I am a retired civil engineer. Whenever my boss asked me to do any job and then asked "How many days will you take to do it," my answer would always be either, "Sir, you tell me, " or "What is the record?"

I simply did not enjoy doing the usual. Only the unusual, the impossible brought me to life! And it was not in response to my boss only.

Many times it was the same when I myself was on both ends.

Once some acquaintance requested me to construct a culvert (a drain or pipe that allows water to flow under a road) on a wide road. He said that he had been making efforts to get it constructed for the last many years but in vain.

The Roads/culvert people will say that they can not construct it because there is no visible watercourse joining the road where the culvert needs to be constructed. The Irrigation/watercourse people will say that since there is no culvert on the road to pass the water the watercourse cannot be constructed.

And to top it all there was a dispute between people adjacent to the place. Some wanted it constructed, others not. They will begin the agitation whenever any talk of its construction will begin in any of the departments.

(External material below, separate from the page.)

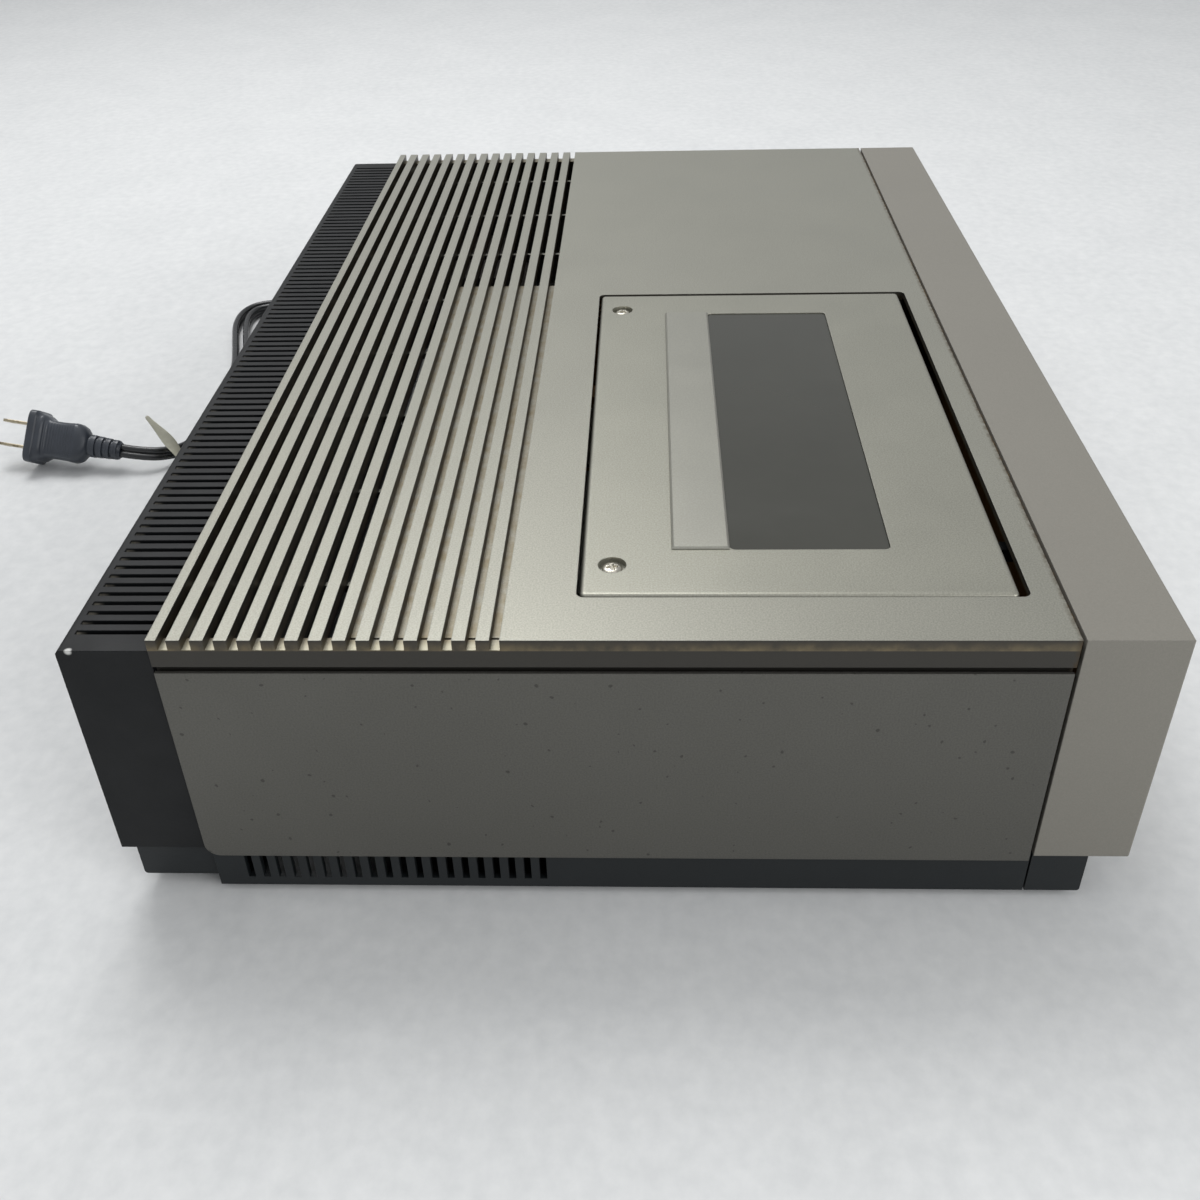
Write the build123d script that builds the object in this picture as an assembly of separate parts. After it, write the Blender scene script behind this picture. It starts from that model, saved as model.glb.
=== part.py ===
from build123d import *
import os
from math import cos, pi, radians, sin, sqrt, tan

# A top-loading video cassette recorder of about 1980, in millimetres.
# +Z is up, the front faces -Y and +X is to the right as seen from the front. The origin is on the
# floor under the middle of the casing. The left side (-X) holds the cassette lid and the tape deck.

# ---------------------------------------------------------------- casing, overall
WIDTH = 480.0
DEPTH = 335.0
HEIGHT = 110.5              # floor to the top cover
FOOT_HEIGHT = 3.2
FOOT_RADIUS = 6.0
WALL = 2.5                  # moulded walls
SEAM = 1.2                  # dark joint between the front bezel and the shells behind it
FIT_GAP = 0.3               # running gap between pieces that move or slip together
EDGE_ROUND = 0.8

LEFT = -WIDTH / 2
RIGHT = WIDTH / 2
FRONT = -DEPTH / 2
REAR = DEPTH / 2

# ---------------------------------------------------------------- top cover
BEZEL_DEPTH = 31.0
REAR_COVER_DEPTH = 28.6
COVER_FRONT = FRONT + BEZEL_DEPTH + SEAM
COVER_REAR = REAR - REAR_COVER_DEPTH - FIT_GAP
SKIRT_HEIGHT = 10.0
SHADOW_GROOVE = 2.5         # dark groove between the top cover and the side panels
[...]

I immediately understood the whole situation. The government departments were just doing what they always do - procrastinate, often with a concealed vested interest of taking 'some bucks under the table'. Otherwise any one of them could have taken the initiative, of course after checking the records. And people's dispute came handy for them. Which in any case is there for the asking for any new initiative.

I got into life! 'I will construct it and I will construct it even before anybody from the disputing parties came to know of it,' I said to myself.

I told the acquaintance to go home with the assurance that in the next morning when he will walk on the road the culvert will be there under the road. Just don't tell anybody for today. He tried to murmur something obviously not convinced but I forbade telling him to say whatever he wanted to say only in the morning.

I knew in normal course the construction of such a culvert will take more than a month. But I also knew how to do the impossible. I had already motivated my subordinate staff for long enough to do my bidding the way I wanted at any time. The rest which comprised of collecting the men and materials to do the job in such a short time as usual I took upon myself. For which all I had to do was to just rearrange my priorities.

I called my staff and told them that the culvert will be constructed and completed in the same one night. Moreover in such a way that no trace of its construction will be left by morning. 'Let not even a trace of burning of bitumen remain visible," I told them, "so that the people who will walk on the road in the morning will not know that a culvert has been constructed underneath."

I knew once the job is done the dispute will automatically die within a few days. And so it happened.

The acquaintance, amazed, thanks me profusely even to this day.

PS: Yesterday the person came to my house to invite me for his grandson's wedding (after about 30 years of the work) and was telling my son how he was amazed to know the next morning that the culvert had actually been constructed underneath the road. He said he can never forget the magical way it was constructed.